问题
I have heard repeatedly that secondary indexes (in cassandra) is only for convenience but not for better performance. The only case where it is recommended to use secondary indexes when you have low cardinality (such as gender column
which has two values male or female)
consider this example:
CREATE TABLE users (
userID uuid,
firstname text,
lastname text,
state text,
zip int,
PRIMARY KEY (userID)
);
right now I cannot do this query unless I create a secondary index on users
on firstname index
select * from users where firstname='john'
How do I denormalize this table such that I can have this query: Is this the only efficient way by using composite keys? Any other alternatives or suggestions?
CREATE TABLE users (
userID uuid,
firstname text,
lastname text,
state text,
zip int,
PRIMARY KEY (firstname,userID)
);
回答1:
In order to come up with a good data model, you need to identify first ALL queries you would like to perform. If you only need to look up users by their firstname (or firstname and userID), then your second design is fine...
If you also need to look up users by their last name, then you could create another table having the same fields but a primary key on (lastname, userID). Obviously you will need to update both tables in the same time.
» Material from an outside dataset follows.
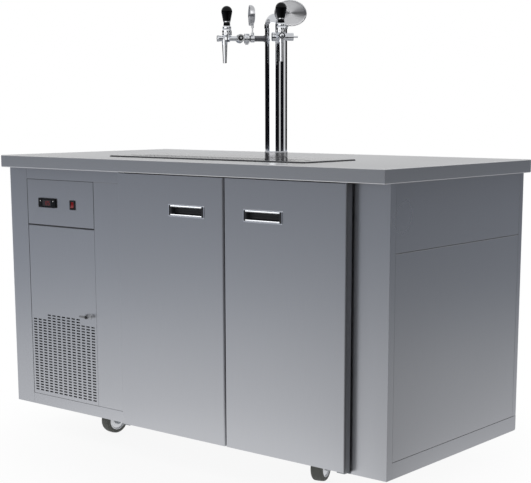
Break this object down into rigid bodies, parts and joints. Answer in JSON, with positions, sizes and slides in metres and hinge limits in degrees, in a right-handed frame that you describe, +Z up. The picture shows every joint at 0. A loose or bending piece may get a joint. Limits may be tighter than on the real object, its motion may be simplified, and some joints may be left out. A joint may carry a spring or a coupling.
{
  "type": "refrigerated drink dispensing counter",
  "caption": "Refrigerated counter on castors with hinged cold-room doors, a slotted machine bay, and a chrome tower of wine taps over a recessed drip tray.",
  "frame": {"origin": "on the floor below the middle of the worktop", "axes": "+X to the user's right along the counter, -Y towards the user, +Z up"},
  "size_m": [1.4, 0.71, 1.2655],
  "materials": {
    "cabinet_steel": "brushed",
    "worktop_steel": "brushed",
    "polished_steel": "polished",
    "chrome_plate": "polished",
    "galvanised_steel": "zinc plated",
    "board_core": "raw board",
    "liner": "satin",
    "black_plastic": "moulded, matt",
    "black_gloss": "moulded, gloss",
    "red_rocker": "translucent, gloss",
    "gasket_rubber": "matt",
    "tyre_rubber": "matt",
    "black_enamel": "enamel",
    "clear_hose": "translucent",
    "aluminium_fins": "mill",
    "grip_black": "moulded, gloss"
  },
  "bodies": {
    "cabinet": {"base_frame": "cabinet_steel", "front_frame": "cabinet_steel", "filler_panel": "cabinet_steel", "left_side_panel": "cabinet_steel", "right_side_panel": "cabinet_steel", "right_upper_panel": "cabinet_steel", "back_panel": "galvanised_steel", "cold_room_shell": "liner", "worktop": "worktop_steel", "worktop_core": "board_core", "drip_tray": "polished_steel", "tower_base": "chrome_plate", "tower_column": "chrome_plate", "tower_cap": "chrome_plate", "tap_shanks": "chrome_plate", "coupling_nuts": "chrome_plate", "tap_bodies": "chrome_plate", "tap_spouts": "chrome_plate", "tap_bonnets": "chrome_plate", "badge_clamps": "chrome_plate", "badge_plates": "polished_steel", "beverage_lines": "clear_hose", "control_panel": "cabinet_steel", "thermostat": "black_gloss", "switch_bezel": "black_gloss", "compressor": "black_enamel", "condenser": "aluminium_fins", "fan_shroud": "black_enamel", "evaporator_housing": "liner", "hinge_brackets": "galvanised_steel", "castor_plates": "galvanised_steel", "fasteners": "galvanised_steel"},
    "drip_grate": {"drip_grate": "polished_steel"},
    "left_door": {"left_door": "cabinet_steel", "left_gasket": "gasket_rubber", "left_pull": "chrome_plate"},
    "right_door": {"right_door": "cabinet_steel", "right_gasket": "gasket_rubber", "right_pull": "chrome_plate"},
    "grille_panel": {"grille_panel": "cabinet_steel"},
    "panel_lock": {"panel_lock": "chrome_plate"},
    "power_rocker": {"power_rocker": "red_rocker"},
    "upper_left_key": {"upper_left_key": "black_gloss"},
    "lower_left_key": {"lower_left_key": "black_gloss"},
    "upper_right_key": {"upper_right_key": "black_gloss"},
    "lower_right_key": {"lower_right_key": "black_gloss"},
    "condenser_fan": {"condenser_fan": "black_plastic"},
    "evaporator_fan": {"evaporator_fan": "black_plastic"},
    "left_lever": {"left_lever": "grip_black"},
    "right_lever": {"right_lever": "grip_black"},
    "left_compensator": {"left_compensator": "chrome_plate"},
    "right_compensator": {"right_compensator": "chrome_plate"},
    "front_left_fork": {"front_left_fork": "galvanised_steel"},
    "front_left_wheel": {"front_left_wheel": "tyre_rubber"},
    "front_right_fork": {"front_right_fork": "galvanised_steel"},
    "front_right_wheel": {"front_right_wheel": "tyre_rubber"},
    "rear_left_fork": {"rear_left_fork": "galvanised_steel"},
    "rear_left_wheel": {"rear_left_wheel": "tyre_rubber"},
    "rear_right_fork": {"rear_right_fork": "galvanised_steel"},
    "rear_right_wheel": {"rear_right_wheel": "tyre_rubber"}
  },
  "joints": [
    {"name": "left_door_hinge", "type": "hinge", "parent": "cabinet", "child": "left_door", "pos_m": [-0.19, -0.34145, 0.45], "axis": [0, 0, -1], "range_deg": [0, 110]},
    {"name": "right_door_hinge", "type": "hinge", "parent": "cabinet", "child": "right_door", "pos_m": [0.58, -0.34145, 0.45], "axis": [0, 0, 1], "range_deg": [0, 110]},
    {"name": "grille_panel_hinge", "type": "hinge", "parent": "cabinet", "child": "grille_panel", "pos_m": [-0.6149, -0.3213, 0.3775], "axis": [0, 0, -1], "range_deg": [0, 100]},
    {"name": "panel_lock_turn", "type": "hinge", "parent": "grille_panel", "child": "panel_lock", "pos_m": [-0.3566, -0.315, 0.382], "axis": [0, -1, 0], "range_deg": [0, 90]},
    {"name": "power_rocker_tilt", "type": "hinge", "parent": "cabinet", "child": "power_rocker", "pos_m": [-0.418, -0.323, 0.705], "axis": [1, 0, 0], "range_deg": [0, 20]},
    {"name": "drip_grate_lift", "type": "slide", "parent": "cabinet", "child": "drip_grate", "axis": [0, 0, 1], "range_m": [0, 0.06]},
    {"name": "upper_left_key_press", "type": "slide", "parent": "cabinet", "child": "upper_left_key", "axis": [0, 1, 0], "range_m": [0, 0.0008], "stiffness_N_per_m": 500},
    {"name": "lower_left_key_press", "type": "slide", "parent": "cabinet", "child": "lower_left_key", "axis": [0, 1, 0], "range_m": [0, 0.0008], "stiffness_N_per_m": 500},
    {"name": "upper_right_key_press", "type": "slide", "parent": "cabinet", "child": "upper_right_key", "axis": [0, 1, 0], "range_m": [0, 0.0008], "stiffness_N_per_m": 500},
    {"name": "lower_right_key_press", "type": "slide", "parent": "cabinet", "child": "lower_right_key", "axis": [0, 1, 0], "range_m": [0, 0.0008], "stiffness_N_per_m": 500},
    {"name": "left_lever_pull", "type": "hinge", "parent": "cabinet", "child": "left_lever", "pos_m": [0.06245, -0.18404, 1.1875], "axis": [0.7071, -0.7071, 0], "range_deg": [-12, 25]},
    {"name": "left_compensator_turn", "type": "hinge", "parent": "cabinet", "child": "left_compensator", "pos_m": [0.0872, -0.1593, 1.1685], "axis": [0.7071, -0.7071, 0], "range_deg": [0, 180]},
    {"name": "right_lever_pull", "type": "hinge", "parent": "cabinet", "child": "right_lever", "pos_m": [0.25055, -0.18404, 1.1875], "axis": [0.7071, 0.7071, 0], "range_deg": [-12, 25]},
    {"name": "right_compensator_turn", "type": "hinge", "parent": "cabinet", "child": "right_compensator", "pos_m": [0.2258, -0.1593, 1.1685], "axis": [0.7071, 0.7071, 0], "range_deg": [0, 180]},
    {"name": "condenser_fan_spin", "type": "hinge", "parent": "cabinet", "child": "condenser_fan", "pos_m": [-0.474, -0.207, 0.277], "axis": [0, 1, 0], "continuous": true},
    {"name": "evaporator_fan_spin", "type": "hinge", "parent": "cabinet", "child": "evaporator_fan", "pos_m": [-0.135, -0.0225, 0.567], "axis": [1, 0, 0], "continuous": true},
    {"name": "front_left_swivel", "type": "hinge", "parent": "cabinet", "child": "front_left_fork", "pos_m": [-0.405, -0.22, 0.1], "axis": [0, 0, 1], "continuous": true},
    {"name": "front_left_roll", "type": "hinge", "parent": "front_left_fork", "child": "front_left_wheel", "pos_m": [-0.40273, -0.1941, 0.04], "axis": [0.9962, -0.0872, 0], "continuous": true},
    {"name": "front_right_swivel", "type": "hinge", "parent": "cabinet", "child": "front_right_fork", "pos_m": [0.405, -0.22, 0.1], "axis": [0, 0, 1], "continuous": true},
    {"name": "front_right_roll", "type": "hinge", "parent": "front_right_fork", "child": "front_right_wheel", "pos_m": [0.3974, -0.19514, 0.04], "axis": [0.9563, 0.2924, 0], "continuous": true},
    {"name": "rear_left_swivel", "type": "hinge", "parent": "cabinet", "child": "rear_left_fork", "pos_m": [-0.405, 0.22, 0.1], "axis": [0, 0, 1], "continuous": true},
    {"name": "rear_left_roll", "type": "hinge", "parent": "rear_left_fork", "child": "rear_left_wheel", "pos_m": [-0.40862, 0.24575, 0.04], "axis": [0.9903, 0.1392, 0], "continuous": true},
    {"name": "rear_right_swivel", "type": "hinge", "parent": "cabinet", "child": "rear_right_fork", "pos_m": [0.405, 0.22, 0.1], "axis": [0, 0, 1], "continuous": true},
    {"name": "rear_right_roll", "type": "hinge", "parent": "rear_right_fork", "child": "rear_right_wheel", "pos_m": [0.40952, 0.2456, 0.04], "axis": [0.9848, -0.1736, 0], "continuous": true}
  ]
}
Data duplication is fine in Cassandra.
Still, if you are concerned about the space needed for the two or more tables, you could create a single users table partitioned by user id, and additional tables for the fields you want to query by:
CREATE TABLE users (
userID uuid,
firstname text,
lastname text,
state text,
zip int,
PRIMARY KEY (userID)
);
CREATE TABLE users_by_firstname (
firstname text,
userid uuid,
PRIMARY KEY (firstname, userid)
);
The disadvantage of this solution is that you will need two queries to retrieve users by their first name:
SELECT userid FROM users_by_firstname WHERE firstname = 'Joe';
SELECT * FROM users WHERE userid IN (...);
Hope this helps
回答2:
There are a few way of doing this, all with pros and cons.
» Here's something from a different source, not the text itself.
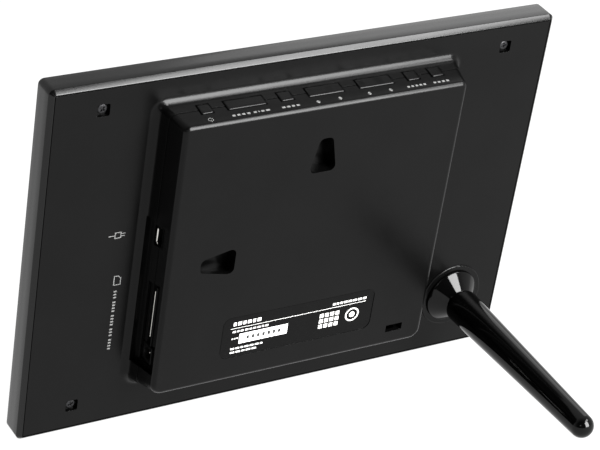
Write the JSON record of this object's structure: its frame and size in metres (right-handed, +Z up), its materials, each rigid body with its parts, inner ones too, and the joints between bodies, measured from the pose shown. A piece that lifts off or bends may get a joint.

Your second query will work, but it's just an index table. http://wiki.apache.org/cassandra/SecondaryIndexes A secondary index can be helpful, and if you hit a partition first (which you can't do in your first table), then cassandra's implementation will save you hassle, and keep things "local atomic". Without hitting a partition though, your first table with the index will not be great with your query as it'll hit everything everywhere.
You can fully denormalise, but you can also do a look up table. i.e. Your second table can exist only to return the user id. You can then do a second query to fetch information for only the relevant partitions. If you're expecting few results, this can be good. If not, you'll be hitting many partitions across many nodes (which depending on your cluster size and hotspot avoidance criteria, can be good or bad). Doing many ~1ms queries are usually better than doing one ~1000ms query.
You can do artificial bucketing, and issue n=bucketcount queries. This has extra overhead, but reduces query count and can be a good option.
Your index might be of the first few characters of the firstname. Or it could be a consistent hash into a few buckets. The former can give you "starts with" semantics.
These are just a few options. Going from a logical data model to a physical one requires evaluation of which tradeoffs you wish to make.
回答3:
There's also Materialized views with automatic udpates that partition data on different columns, so therefore making reads much faster and avoid secondary indices altogether. There are some additional benefits of doing this on your own.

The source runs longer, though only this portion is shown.